From the Oikos to the Polis: The Performative Quality of ‘Public Intimacy’ via Bare Life
Gabriella Calchi Novati
Drama and Performance Studies, Trinity College, Dublin, Ireland

The German philosopher Hannah Arendt in The Human Condition describes how the public realm of the polis has been replaced by the private and intimate realm of the oikos. She argues that in this public display of private matters, we are experiencing ‘the privation of privacy [that] lies in the absence of others’ . Furthermore, she explains that the consequence of this focus on the private realm of individual life has resulted in ‘the mass phenomenon of loneliness’ that in contemporary society ‘has assumed its most extreme and most antihuman form’ since ‘the mass society not only destroys the public realm but the private as well, deprives men not only of their place in the world but of their private home’.

Following on from Arendt’s argument, this paper will show that: 1) it is due to this transition between private and public, that a new concept of intimacy has now appeared, one that no longer solely exists in the private realm. I would call this new concept by the seemingly oxymoronic expression ‘public intimacy’. 2) Regardless ‘the [contemporary] mass phenomenon of loneliness’, the performative quality of ‘public intimacy’ gives rise to a transient polis where individuals can still relate to each other. 3) The vehicle through which this sense of affinity and inclusion is attained is what the Italian philosopher Giorgio Agamben refers to as nuda vita – bare life. The intimate acknowledgment of the communal belonging to the notion of bare life is the premise for the success of the performative quality of ‘public intimacy’ in connecting individuals’ thoughts and emotions. Hence, the idea of intimacy, usually understood as related to closeness and familiarity, trust and reciprocity, becomes, in this new ‘public’ dimension, a more fluid concept which can also encompass the notion of the unknown.

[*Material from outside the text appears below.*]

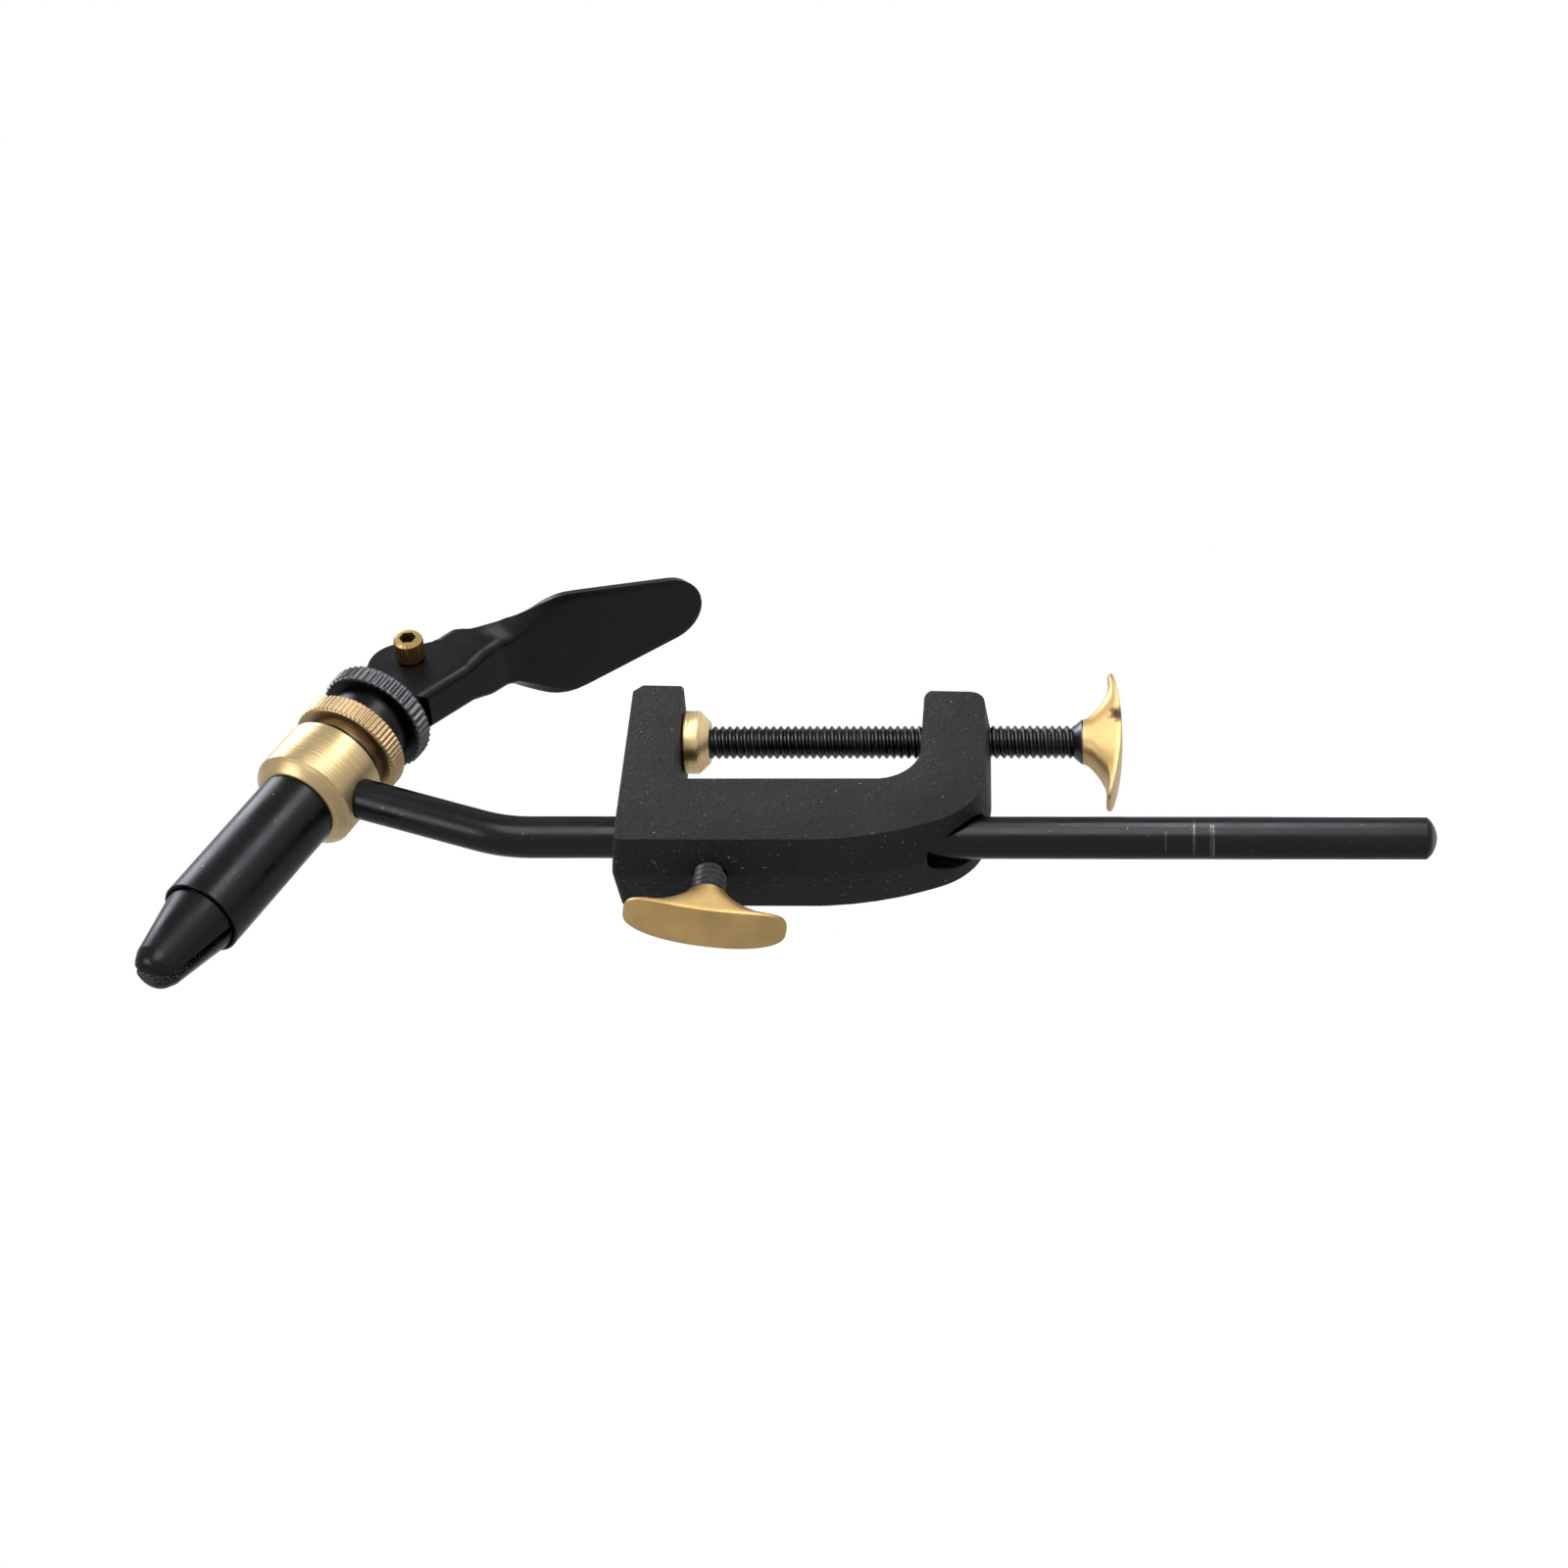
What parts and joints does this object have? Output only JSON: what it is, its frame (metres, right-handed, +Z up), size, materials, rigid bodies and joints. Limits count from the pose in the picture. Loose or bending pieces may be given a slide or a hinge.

The Politics of Intimacy in a Society Without Boundaries
Arlene Lundquist
Utica College, New York, USA

The term codependency has been used for more than 50 years to describe the enabling of dysfunctional behavior of one person by another. In particular, the term has become synonymous with ways of being in relationships that have been affected by substance addictions. In the period since codependency became a buzz word in popular and academic writings, other addictions have been more broadly identified to produce the same relationship dysfunctions. Work, busyness, need for control, power, and technology, among others, have become accepted, if not encouraged, forms of addiction in American society. What is common among these addictions is that they prohibit, or at least redefine intimacy, a critical aspect of relationships. Intimacy is developed and maintained through honesty, self- disclosure, trust, and the setting of healthy emotional boundaries. The boundaries of genuine intimacy that at the same time once encouraged healthy closeness and separateness are quickly eroding. Although this erosion has lead to greater enmeshment in many cases, increasingly the result has been disconnection from self and others, which has changed the politics of intimacy in American society. True intimacy, once defined by reciprocity, private dialogue, transparency and vulnerability, has become pseudointimacy, a public product shielded by personal addictions and protected by the larger society. This paper explores contemporary addictions that have been embraced by society as functional and proposes that normalizing these addictions has influenced how individuals and communities view intimacy, thus changing the politics of intimacy in contemporary American society.